Naval Surface Warfare Center, Philadelphia, PA

Paper No. GT2017-63346, pp. V001T25A003; 10 pages
  • ASME Turbo Expo 2017: Turbomachinery Technical Conference and Exposition
  • Volume 1: Aircraft Engine; Fans and Blowers; Marine; Honors and Awards
  • Charlotte, North Carolina, USA, June 26–30, 2017
  • Conference Sponsors: International Gas Turbine Institute
  • ISBN: 978-0-7918-5077-0


The Auxiliary Ships and New Acquisition Support Branch (Code 425) of the Naval Surface Warfare Center, Philadelphia Division conducted a study to assist the Marine Corps Systems Command in assessing the feasibility of using a gas turbine engine as a propulsion system on future United States Marine Corps Amphibious Combat Vehicles (ACV). The study was focused on developing and testing a gas turbine intake solution for the ACV that can remove saltwater from the intake airstream of a notional 3,000 horsepower ACV engine.

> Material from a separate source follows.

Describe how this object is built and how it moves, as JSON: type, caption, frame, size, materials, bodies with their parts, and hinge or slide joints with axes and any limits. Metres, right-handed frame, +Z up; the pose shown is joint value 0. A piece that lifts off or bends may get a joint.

Code 425 developed a two-part solution for the intake of the ACV. The first part of the solution is an intake shroud designed to elevate the intake to protect the engine from deck water wash. The second part of the solution is the Combustion Air Separation System (CASS), a gas turbine intake filtration system designed to remove marine contaminants that enter the intake. Code 425 tested a CASS prototype for its efficiency at removing saltwater spray and bulk water up to 10 gallons per minute. Test results showed that the CASS met each requirement and that an ACV intake system incorporating both the intake shroud and the CASS should protect the gas turbine engine from saltwater ingestion.